What you will do:
Output the material beneath exactly, leaving nothing out.

Recorded data:
▬▬▬

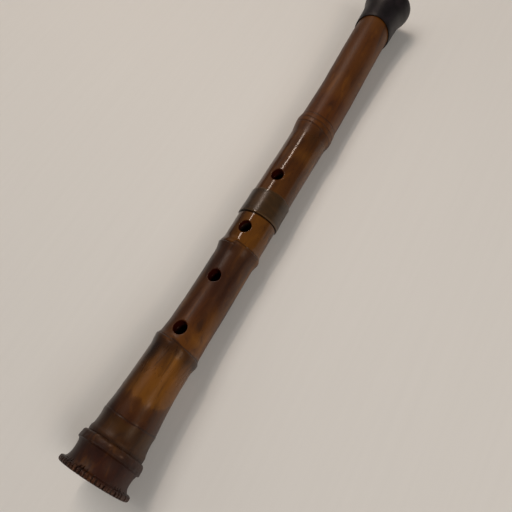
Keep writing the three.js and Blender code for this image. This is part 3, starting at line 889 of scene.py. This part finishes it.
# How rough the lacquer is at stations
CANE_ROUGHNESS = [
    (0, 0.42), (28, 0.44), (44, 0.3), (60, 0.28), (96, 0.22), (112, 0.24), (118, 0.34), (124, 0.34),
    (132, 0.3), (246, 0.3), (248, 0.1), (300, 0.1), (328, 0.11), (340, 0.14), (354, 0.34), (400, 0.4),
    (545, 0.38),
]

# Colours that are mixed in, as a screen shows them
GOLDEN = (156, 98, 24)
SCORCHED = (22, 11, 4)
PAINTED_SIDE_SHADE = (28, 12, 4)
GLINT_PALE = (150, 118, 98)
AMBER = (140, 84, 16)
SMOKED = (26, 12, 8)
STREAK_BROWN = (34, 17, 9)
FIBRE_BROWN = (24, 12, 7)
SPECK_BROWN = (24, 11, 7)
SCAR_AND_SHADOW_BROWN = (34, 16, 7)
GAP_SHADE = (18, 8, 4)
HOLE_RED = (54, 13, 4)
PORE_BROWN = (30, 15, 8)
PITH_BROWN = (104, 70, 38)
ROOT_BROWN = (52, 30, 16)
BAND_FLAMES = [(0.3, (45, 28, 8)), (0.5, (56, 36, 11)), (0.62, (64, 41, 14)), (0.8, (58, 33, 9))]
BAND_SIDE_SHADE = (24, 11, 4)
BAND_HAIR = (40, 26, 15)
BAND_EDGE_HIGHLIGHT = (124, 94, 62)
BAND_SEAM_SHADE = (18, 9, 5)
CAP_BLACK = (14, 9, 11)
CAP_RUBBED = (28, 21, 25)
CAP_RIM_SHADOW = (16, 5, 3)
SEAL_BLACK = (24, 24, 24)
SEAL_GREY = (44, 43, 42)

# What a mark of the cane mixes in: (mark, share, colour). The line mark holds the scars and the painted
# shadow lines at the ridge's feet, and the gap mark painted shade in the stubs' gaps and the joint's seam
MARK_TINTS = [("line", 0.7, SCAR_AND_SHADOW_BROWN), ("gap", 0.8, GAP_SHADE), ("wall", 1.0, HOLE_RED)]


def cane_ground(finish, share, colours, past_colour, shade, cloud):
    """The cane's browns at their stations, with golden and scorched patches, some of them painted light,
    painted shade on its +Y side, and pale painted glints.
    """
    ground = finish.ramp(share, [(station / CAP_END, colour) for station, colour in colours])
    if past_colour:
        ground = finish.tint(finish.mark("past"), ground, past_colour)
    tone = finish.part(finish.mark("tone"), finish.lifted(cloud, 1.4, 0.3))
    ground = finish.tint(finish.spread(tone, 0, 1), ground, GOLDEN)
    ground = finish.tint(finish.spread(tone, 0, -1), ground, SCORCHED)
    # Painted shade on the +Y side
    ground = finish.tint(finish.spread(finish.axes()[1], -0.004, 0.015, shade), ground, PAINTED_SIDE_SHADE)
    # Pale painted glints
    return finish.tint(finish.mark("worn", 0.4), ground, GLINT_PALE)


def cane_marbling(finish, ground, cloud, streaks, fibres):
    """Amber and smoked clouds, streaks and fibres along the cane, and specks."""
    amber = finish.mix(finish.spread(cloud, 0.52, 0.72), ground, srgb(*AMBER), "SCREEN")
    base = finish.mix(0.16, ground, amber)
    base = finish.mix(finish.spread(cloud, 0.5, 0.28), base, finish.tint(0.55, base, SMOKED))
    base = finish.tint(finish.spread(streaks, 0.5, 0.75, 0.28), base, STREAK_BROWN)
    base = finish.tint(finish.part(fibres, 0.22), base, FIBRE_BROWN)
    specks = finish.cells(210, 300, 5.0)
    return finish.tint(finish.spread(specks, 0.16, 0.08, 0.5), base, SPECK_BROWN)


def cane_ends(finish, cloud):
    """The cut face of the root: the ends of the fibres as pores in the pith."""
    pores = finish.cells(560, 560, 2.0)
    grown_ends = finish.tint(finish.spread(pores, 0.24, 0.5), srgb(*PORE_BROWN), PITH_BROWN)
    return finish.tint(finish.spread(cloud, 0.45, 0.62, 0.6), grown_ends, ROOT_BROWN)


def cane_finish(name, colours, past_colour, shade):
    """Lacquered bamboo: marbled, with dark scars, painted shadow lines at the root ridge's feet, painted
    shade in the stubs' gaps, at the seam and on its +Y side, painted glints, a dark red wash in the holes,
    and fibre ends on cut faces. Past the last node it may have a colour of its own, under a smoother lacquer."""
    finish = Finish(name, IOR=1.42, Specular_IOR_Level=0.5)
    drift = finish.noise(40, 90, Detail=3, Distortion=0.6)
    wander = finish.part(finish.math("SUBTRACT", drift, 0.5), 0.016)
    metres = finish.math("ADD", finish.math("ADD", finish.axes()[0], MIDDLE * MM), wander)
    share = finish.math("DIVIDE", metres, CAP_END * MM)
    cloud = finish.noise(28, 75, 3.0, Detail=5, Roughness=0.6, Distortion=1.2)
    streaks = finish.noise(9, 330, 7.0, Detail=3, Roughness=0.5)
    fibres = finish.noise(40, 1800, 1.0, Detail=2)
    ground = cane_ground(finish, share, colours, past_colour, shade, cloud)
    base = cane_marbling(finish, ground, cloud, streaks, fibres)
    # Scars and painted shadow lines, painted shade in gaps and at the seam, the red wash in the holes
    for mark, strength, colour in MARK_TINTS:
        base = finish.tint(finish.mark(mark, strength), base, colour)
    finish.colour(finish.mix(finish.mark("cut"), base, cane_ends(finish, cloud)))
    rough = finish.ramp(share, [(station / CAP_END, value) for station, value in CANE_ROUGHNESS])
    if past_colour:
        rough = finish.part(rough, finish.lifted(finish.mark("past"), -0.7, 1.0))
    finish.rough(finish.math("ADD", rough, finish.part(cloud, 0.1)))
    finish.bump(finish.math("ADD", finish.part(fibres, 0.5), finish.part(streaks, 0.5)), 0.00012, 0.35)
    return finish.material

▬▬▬

Response to this task:
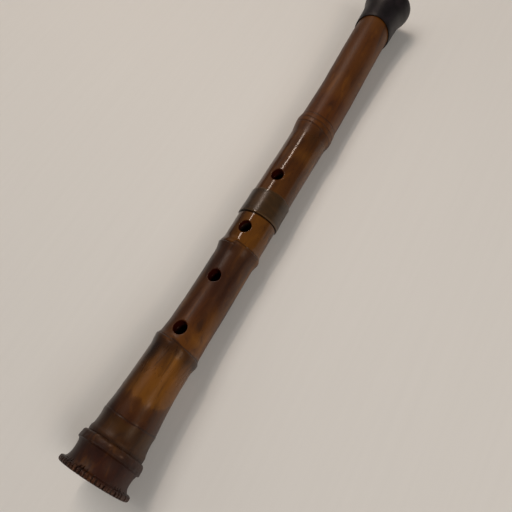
Keep writing the three.js and Blender code for this image. This is part 3, starting at line 889 of scene.py. This part finishes it.
# How rough the lacquer is at stations
CANE_ROUGHNESS = [
    (0, 0.42), (28, 0.44), (44, 0.3), (60, 0.28), (96, 0.22), (112, 0.24), (118, 0.34), (124, 0.34),
    (132, 0.3), (246, 0.3), (248, 0.1), (300, 0.1), (328, 0.11), (340, 0.14), (354, 0.34), (400, 0.4),
    (545, 0.38),
]

# Colours that are mixed in, as a screen shows them
GOLDEN = (156, 98, 24)
SCORCHED = (22, 11, 4)
PAINTED_SIDE_SHADE = (28, 12, 4)
GLINT_PALE = (150, 118, 98)
AMBER = (140, 84, 16)
SMOKED = (26, 12, 8)
STREAK_BROWN = (34, 17, 9)
FIBRE_BROWN = (24, 12, 7)
SPECK_BROWN = (24, 11, 7)
SCAR_AND_SHADOW_BROWN = (34, 16, 7)
GAP_SHADE = (18, 8, 4)
HOLE_RED = (54, 13, 4)
PORE_BROWN = (30, 15, 8)
PITH_BROWN = (104, 70, 38)
ROOT_BROWN = (52, 30, 16)
BAND_FLAMES = [(0.3, (45, 28, 8)), (0.5, (56, 36, 11)), (0.62, (64, 41, 14)), (0.8, (58, 33, 9))]
BAND_SIDE_SHADE = (24, 11, 4)
BAND_HAIR = (40, 26, 15)
BAND_EDGE_HIGHLIGHT = (124, 94, 62)
BAND_SEAM_SHADE = (18, 9, 5)
CAP_BLACK = (14, 9, 11)
CAP_RUBBED = (28, 21, 25)
CAP_RIM_SHADOW = (16, 5, 3)
SEAL_BLACK = (24, 24, 24)
SEAL_GREY = (44, 43, 42)

# What a mark of the cane mixes in: (mark, share, colour). The line mark holds the scars and the painted
# shadow lines at the ridge's feet, and the gap mark painted shade in the stubs' gaps and the joint's seam
MARK_TINTS = [("line", 0.7, SCAR_AND_SHADOW_BROWN), ("gap", 0.8, GAP_SHADE), ("wall", 1.0, HOLE_RED)]


def cane_ground(finish, share, colours, past_colour, shade, cloud):
    """The cane's browns at their stations, with golden and scorched patches, some of them painted light,
    painted shade on its +Y side, and pale painted glints.
    """
    ground = finish.ramp(share, [(station / CAP_END, colour) for station, colour in colours])
    if past_colour:
        ground = finish.tint(finish.mark("past"), ground, past_colour)
    tone = finish.part(finish.mark("tone"), finish.lifted(cloud, 1.4, 0.3))
    ground = finish.tint(finish.spread(tone, 0, 1), ground, GOLDEN)
    ground = finish.tint(finish.spread(tone, 0, -1), ground, SCORCHED)
    # Painted shade on the +Y side
    ground = finish.tint(finish.spread(finish.axes()[1], -0.004, 0.015, shade), ground, PAINTED_SIDE_SHADE)
    # Pale painted glints
    return finish.tint(finish.mark("worn", 0.4), ground, GLINT_PALE)


def cane_marbling(finish, ground, cloud, streaks, fibres):
    """Amber and smoked clouds, streaks and fibres along the cane, and specks."""
    amber = finish.mix(finish.spread(cloud, 0.52, 0.72), ground, srgb(*AMBER), "SCREEN")
    base = finish.mix(0.16, ground, amber)
    base = finish.mix(finish.spread(cloud, 0.5, 0.28), base, finish.tint(0.55, base, SMOKED))
    base = finish.tint(finish.spread(streaks, 0.5, 0.75, 0.28), base, STREAK_BROWN)
    base = finish.tint(finish.part(fibres, 0.22), base, FIBRE_BROWN)
    specks = finish.cells(210, 300, 5.0)
    return finish.tint(finish.spread(specks, 0.16, 0.08, 0.5), base, SPECK_BROWN)


def cane_ends(finish, cloud):
    """The cut face of the root: the ends of the fibres as pores in the pith."""
    pores = finish.cells(560, 560, 2.0)
    grown_ends = finish.tint(finish.spread(pores, 0.24, 0.5), srgb(*PORE_BROWN), PITH_BROWN)
    return finish.tint(finish.spread(cloud, 0.45, 0.62, 0.6), grown_ends, ROOT_BROWN)


def cane_finish(name, colours, past_colour, shade):
    """Lacquered bamboo: marbled, with dark scars, painted shadow lines at the root ridge's feet, painted
    shade in the stubs' gaps, at the seam and on its +Y side, painted glints, a dark red wash in the holes,
    and fibre ends on cut faces. Past the last node it may have a colour of its own, under a smoother lacquer."""
    finish = Finish(name, IOR=1.42, Specular_IOR_Level=0.5)
    drift = finish.noise(40, 90, Detail=3, Distortion=0.6)
    wander = finish.part(finish.math("SUBTRACT", drift, 0.5), 0.016)
    metres = finish.math("ADD", finish.math("ADD", finish.axes()[0], MIDDLE * MM), wander)
    share = finish.math("DIVIDE", metres, CAP_END * MM)
    cloud = finish.noise(28, 75, 3.0, Detail=5, Roughness=0.6, Distortion=1.2)
    streaks = finish.noise(9, 330, 7.0, Detail=3, Roughness=0.5)
    fibres = finish.noise(40, 1800, 1.0, Detail=2)
    ground = cane_ground(finish, share, colours, past_colour, shade, cloud)
    base = cane_marbling(finish, ground, cloud, streaks, fibres)
    # Scars and painted shadow lines, painted shade in gaps and at the seam, the red wash in the holes
    for mark, strength, colour in MARK_TINTS:
        base = finish.tint(finish.mark(mark, strength), base, colour)
    finish.colour(finish.mix(finish.mark("cut"), base, cane_ends(finish, cloud)))
    rough = finish.ramp(share, [(station / CAP_END, value) for station, value in CANE_ROUGHNESS])
    if past_colour:
        rough = finish.part(rough, finish.lifted(finish.mark("past"), -0.7, 1.0))
    finish.rough(finish.math("ADD", rough, finish.part(cloud, 0.1)))
    finish.bump(finish.math("ADD", finish.part(fibres, 0.5), finish.part(streaks, 0.5)), 0.00012, 0.35)
    return finish.material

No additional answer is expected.